The value of $g(z)$ at the vertex is $g\left(\frac{\pi}{4}\right) = 3\left(\frac{\pi}{4}\right)^2 - \frac{3\pi}{2}\left(\frac{\pi}{4}\right) + \frac{\pi^2}{4} = \frac{3\pi^2}{16} - \frac{3\pi^2}{8} + \frac{\pi^2}{4} = \frac{3\pi^2 - 6\pi^2 + 4\pi^2}{16} = \frac{\pi^2}{16}$ .

The principal value branch of $z = sin^{-1}x$ is $[-\frac{\pi}{2}, \frac{\pi}{2}]$ .

The vertex $z = \frac{\pi}{4}$ lies within this interval.

So, the minimum value of $g(z)$ is $\frac{\pi^2}{16}$ .

Now, we evaluate $g(z)$ at the endpoints of the interval $[-\frac{\pi}{2}, \frac{\pi}{2}]$ .

$g\left(-\frac{\pi}{2}\right) = 3\left(-\frac{\pi}{2}\right)^2 - \frac{3\pi}{2}\left(-\frac{\pi}{2}\right) + \frac{\pi^2}{4} = \frac{3\pi^2}{4} + \frac{3\pi^2}{4} + \frac{\pi^2}{4} = \frac{7\pi^2}{4}$ .

$g\left(\frac{\pi}{2}\right) = 3\left(\frac{\pi}{2}\right)^2 - \frac{3\pi}{2}\left(\frac{\pi}{2}\right) + \frac{\pi^2}{4} = \frac{3\pi^2}{4} - \frac{3\pi^2}{4} + \frac{\pi^2}{4} = \frac{\pi^2}{4}$ .

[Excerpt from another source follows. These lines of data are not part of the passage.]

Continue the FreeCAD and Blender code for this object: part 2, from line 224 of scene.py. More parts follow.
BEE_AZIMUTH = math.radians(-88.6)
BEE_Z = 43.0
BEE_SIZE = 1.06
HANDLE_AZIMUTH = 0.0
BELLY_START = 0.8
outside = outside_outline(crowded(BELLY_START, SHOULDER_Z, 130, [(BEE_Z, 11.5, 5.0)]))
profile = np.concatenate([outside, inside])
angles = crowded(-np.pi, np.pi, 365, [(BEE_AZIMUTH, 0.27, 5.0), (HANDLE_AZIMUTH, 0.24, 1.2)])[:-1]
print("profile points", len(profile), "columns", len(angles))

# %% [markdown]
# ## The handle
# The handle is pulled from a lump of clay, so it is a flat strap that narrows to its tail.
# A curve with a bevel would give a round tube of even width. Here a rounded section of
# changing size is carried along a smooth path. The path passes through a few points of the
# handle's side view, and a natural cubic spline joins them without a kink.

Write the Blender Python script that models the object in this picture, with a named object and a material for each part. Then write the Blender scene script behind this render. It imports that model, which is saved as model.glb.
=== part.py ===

The maximum value of $g(z)$ in the interval $[-\frac{\pi}{2}, \frac{\pi}{2}]$ is $\frac{7\pi^2}{4}$ .

So, the range of $g(z)$ is $\left[\frac{\pi^2}{16}, \frac{7\pi^2}{4}\right]$ .

Therefore, $\frac{q}{16}\pi^2 \in \left[\frac{\pi^2}{16}, \frac{7\pi^2}{4}\right]$ .

Dividing by $\pi^2$ : $\frac{q}{16} \in \left[\frac{1}{16}, \frac{7}{4}\right]$ .

Multiplying by 16: $q \in \left[1, 16 \times \frac{7}{4}\right] = [1, 28]$ .

Since $q$ must be an integer, $Q = \{1, 2, \dots, 28\}$ .

The number of elements in $Q$ is $n(Q) = 28 - 1 + 1 = 28$ .

Part 3: Evaluate the statements

A. $n(P)=19$

From our calculation, $n(P)=18$ . So statement A is INCORRECT.

B. $n(Q)=28$

From our calculation, $n(Q)=28$ . So statement B is CORRECT.

C. $n(P \cap Q)=19$

$P = \{2, 3\} \cup \{5, 6, \dots, 20\}$

$Q = \{1, 2, \dots, 28\}$

$P \cap Q = (\{2, 3\} \cup \{5, 6, \dots, 20\}) \cap \{1, 2, \dots, 28\}$

$P \cap Q = \{2, 3\} \cup \{5, 6, \dots, 20\}$

So $n(P \cap Q) = n(P) = 18$ .

Therefore, statement C is INCORRECT.

D. $n(P-Q)=1$

$P-Q = P \setminus (P \cap Q)$ .

Since $P \cap Q = P$ , $P-Q = P \setminus P = \emptyset$ .

So $n(P-Q) = 0$ .

Therefore, statement D is INCORRECT.

The question asks for the INCORRECT statement(s).

Statements A, C, and D are incorrect.

The final answer is $\boxed{A, C, D}$ .